**EXERCISE DETAILS**
Nothing but the lines from the one containing "make_steering_column()" down to the one containing "for member in", both included, should be echoed, and each exactly as it stands.

**PROVIDED MATERIAL**
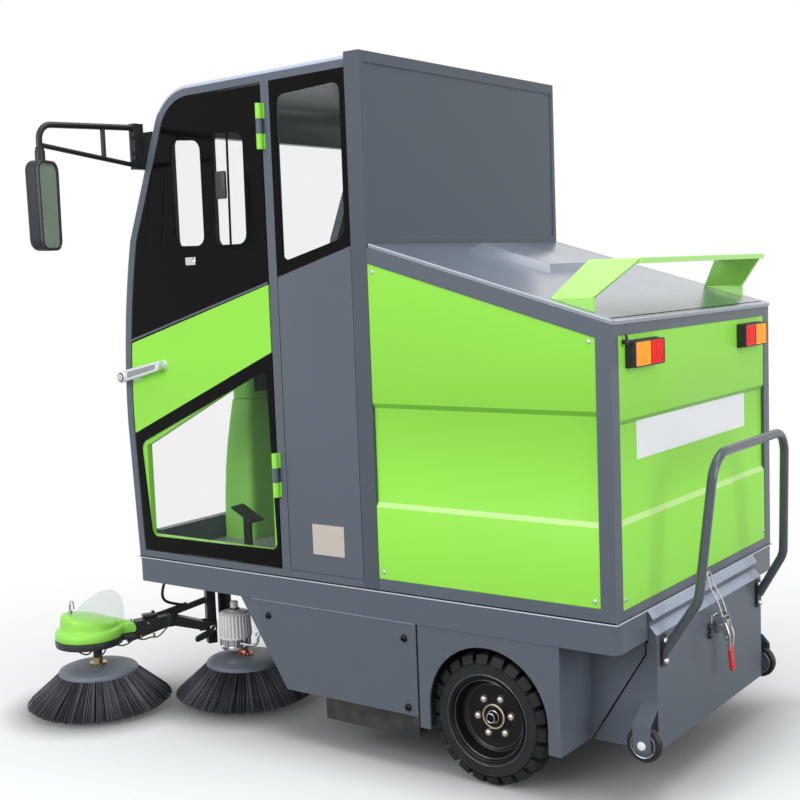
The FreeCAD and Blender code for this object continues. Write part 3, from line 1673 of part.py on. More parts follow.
def make_mirrors():
    """Tubes from a bracket on the cab's front edge, and a head turned to the driver."""
    y = -s.mirror_reach.number
    near = s.mirror_bracket_outer.number
    far = s.mirror_outer.number
    tube = s.mirror_tube.number
    brace_tube = s.mirror_brace_tube.number
    top = s.mirror_tube_height.number
    top_near = top + s.mirror_tube_rise.number
    low = s.mirror_brace_height.number
    drop = s.mirror_drop.number
    upper = bent_tube([Vector(near - tube, y, top_near), Vector(far, y, top),
                       Vector(far, y, s.mirror_head_high.number - tube)],
                      [s.mirror_bend.number], tube)
    share = (s.mirror_strut.number - near) / (far - near)
    strut_foot = Vector(s.mirror_strut.number, y, low + (drop - low) * share)
    strut_rise = Vector(0, 0, top_near + (top - top_near) * share - strut_foot.z)
    brace_foot = Vector(near - tube, y, low)
    shapes = [Part.Face(tube_ring(foot, way, brace_tube)).extrude(way) for foot, way in (
        (strut_foot, strut_rise), (brace_foot, Vector(far, y, drop) - brace_foot))]
    half = s.mirror_bracket / 2
    foot_low = s.mirror_brace_height - half
    foot_high = s.mirror_tube_height
    bracket = new_body("mirror_bracket")
    front = -s.mirror_reach - half
    pad(bracket, "x", s.mirror_bracket_inner, s.body_half,
        [(front, foot_low), (cab_side(foot_low), foot_low), (cab_side(foot_high), foot_high),
         (front, foot_high)])
    pad(bracket, "x", s.body_half, s.mirror_bracket_outer,
        rectangle(front, half - s.mirror_reach, foot_low, foot_high + s.mirror_tube_rise + half))
    doc.recompute()
    pair("mirror_arms", part_feature("mirror_arm", upper.fuse(shapes + [bracket.Shape])))

    head = new_body("mirror_head")
    width = s.mirror_head_width / 2
    face = s.mirror_head_depth / 2
    rim = s.mirror_rim
    pad(head, "y", -face, face,
        rounded(-width, width, s.mirror_head_low, s.mirror_head_high, s.mirror_head_round))
    cut(head, "z", s.mirror_head_high - s.mirror_tube * 2, s.mirror_head_high + s.overrun,
        circle(ZERO, ZERO, s.mirror_tube + s.seat_play))
    cut(head, "y", face - s.mirror_recess, face,
        rounded(rim - width, width - rim, s.mirror_head_low + rim, s.mirror_head_high - rim,
                s.mirror_head_round - rim))
    stand(head, s.mirror_outer, -s.mirror_reach, ZERO, s.mirror_turn.number)
    pair("mirror_heads", head)


def make_everything():
    make_chassis()
    make_rear_axle()
    make_cab_frame()
    make_roof()
    make_windscreen()
    make_cab_wall()
    make_mid_panels()
    make_quarter_glass()
    make_doors()
    make_door_hinges()
    make_door_glass()
    make_door_handles()
    make_body_frame()
    make_side_panels()
    make_rear_panel()
    make_deck_lid()
    make_spoiler()
    make_rear_lamps()
    make_wheels()
    make_front_fork()
    make_skirts()
    make_wheel_housings()
    make_flaps()
    make_hopper()
    make_casters()
    make_push_handle()
    make_hopper_latch()
    make_brushes()
    make_brush_arms()
    make_brush_motors()
    make_broom()
    make_broom_brackets()
    make_console()
    make_steering_column()
    make_seat()
    make_pedals()
    make_battery()
    make_mirrors()


def check_features():
    for item in doc.Objects:
        for word in ("Invalid", "Error"):
            if word in item.State:
                raise RuntimeError("%s (%s) is %s" % (item.Name, item.Label, word))
        if item.TypeId == "PartDesign::Pocket" and item.BaseFeature is not None:
            if item.BaseFeature.Shape.Volume - item.Shape.Volume < 1:
                raise RuntimeError("%s cuts nothing" % item.Name)


def write_nodes():
    os.makedirs("parts", exist_ok=True)
    for label, item in NODES.items():
        shape = item.Shape
        if shape.isNull() or not shape.isValid() or not shape.Solids:
            raise RuntimeError("%s has no valid shape" % label)
        shape.exportStep("parts/%s.step" % label)
        print("%-22s %3d solids %9.1f cm3" % (label, len(shape.Solids), shape.Volume / 1000))


fill_sheet()
make_everything()
doc.recompute()
check_features()
write_nodes()
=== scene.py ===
import json
import math
import random

import bmesh
import bpy
from mathutils import Matrix, Vector

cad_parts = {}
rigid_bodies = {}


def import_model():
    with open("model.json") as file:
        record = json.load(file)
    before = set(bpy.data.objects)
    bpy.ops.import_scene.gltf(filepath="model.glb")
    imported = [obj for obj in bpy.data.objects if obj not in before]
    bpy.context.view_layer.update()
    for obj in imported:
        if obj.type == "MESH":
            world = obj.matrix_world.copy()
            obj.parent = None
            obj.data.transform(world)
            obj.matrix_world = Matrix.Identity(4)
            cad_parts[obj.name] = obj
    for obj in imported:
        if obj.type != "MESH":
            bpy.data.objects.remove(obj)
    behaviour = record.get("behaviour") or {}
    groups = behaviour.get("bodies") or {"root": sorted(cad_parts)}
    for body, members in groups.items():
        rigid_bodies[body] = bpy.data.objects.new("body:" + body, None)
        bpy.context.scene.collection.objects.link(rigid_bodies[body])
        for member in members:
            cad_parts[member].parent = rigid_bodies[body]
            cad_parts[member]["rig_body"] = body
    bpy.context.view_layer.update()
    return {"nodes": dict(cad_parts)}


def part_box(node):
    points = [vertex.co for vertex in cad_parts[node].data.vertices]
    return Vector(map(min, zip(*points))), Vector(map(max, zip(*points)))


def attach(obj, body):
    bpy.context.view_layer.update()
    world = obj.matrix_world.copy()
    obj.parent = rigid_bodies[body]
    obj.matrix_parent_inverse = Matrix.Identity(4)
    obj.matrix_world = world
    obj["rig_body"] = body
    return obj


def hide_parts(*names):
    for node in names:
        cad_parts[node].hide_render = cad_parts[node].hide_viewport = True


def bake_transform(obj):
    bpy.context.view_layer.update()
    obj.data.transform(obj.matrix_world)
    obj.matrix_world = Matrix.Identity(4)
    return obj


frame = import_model()

# Colours as they look in plain light, red, green and blue of 255
SLATE = (97, 105, 116)
LIME = (161, 241, 86)
COVER_LIME = (160, 236, 92)
SATIN_BLACK = (36, 37, 39)
RIM_BLACK = (17, 17, 18)
TYRE_BLACK = (33, 34, 36)
PANE_BLACK = (13, 13, 14)
PANE_BACK = (40, 58, 38)
BRISTLE_DARK = (40, 41, 46)
BRISTLE_LIGHT = (128, 130, 139)
DISC_GREY = (112, 120, 132)
MOULDED_BLACK = (44, 45, 48)
ZINC = (200, 200, 204)
SILVER = (212, 213, 217)
COPPER = (205, 140, 112)
BRASS = (196, 178, 136)
AMBER = (255, 150, 26)
LAMP_RED = (226, 18, 12)
GRIP_RED = (226, 44, 36)
BEIGE = (208, 198, 188)
PLATE_WHITE = (250, 251, 254)
DUST = (150, 142, 130)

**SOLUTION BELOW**
    make_steering_column()
    make_seat()
    make_pedals()
    make_battery()
    make_mirrors()


def check_features():
    for item in doc.Objects:
        for word in ("Invalid", "Error"):
            if word in item.State:
                raise RuntimeError("%s (%s) is %s" % (item.Name, item.Label, word))
        if item.TypeId == "PartDesign::Pocket" and item.BaseFeature is not None:
            if item.BaseFeature.Shape.Volume - item.Shape.Volume < 1:
                raise RuntimeError("%s cuts nothing" % item.Name)


def write_nodes():
    os.makedirs("parts", exist_ok=True)
    for label, item in NODES.items():
        shape = item.Shape
        if shape.isNull() or not shape.isValid() or not shape.Solids:
            raise RuntimeError("%s has no valid shape" % label)
        shape.exportStep("parts/%s.step" % label)
        print("%-22s %3d solids %9.1f cm3" % (label, len(shape.Solids), shape.Volume / 1000))


fill_sheet()
make_everything()
doc.recompute()
check_features()
write_nodes()
=== scene.py ===
import json
import math
import random

import bmesh
import bpy
from mathutils import Matrix, Vector

cad_parts = {}
rigid_bodies = {}


def import_model():
    with open("model.json") as file:
        record = json.load(file)
    before = set(bpy.data.objects)
    bpy.ops.import_scene.gltf(filepath="model.glb")
    imported = [obj for obj in bpy.data.objects if obj not in before]
    bpy.context.view_layer.update()
    for obj in imported:
        if obj.type == "MESH":
            world = obj.matrix_world.copy()
            obj.parent = None
            obj.data.transform(world)
            obj.matrix_world = Matrix.Identity(4)
            cad_parts[obj.name] = obj
    for obj in imported:
        if obj.type != "MESH":
            bpy.data.objects.remove(obj)
    behaviour = record.get("behaviour") or {}
    groups = behaviour.get("bodies") or {"root": sorted(cad_parts)}
    for body, members in groups.items():
        rigid_bodies[body] = bpy.data.objects.new("body:" + body, None)
        bpy.context.scene.collection.objects.link(rigid_bodies[body])
        for member in members:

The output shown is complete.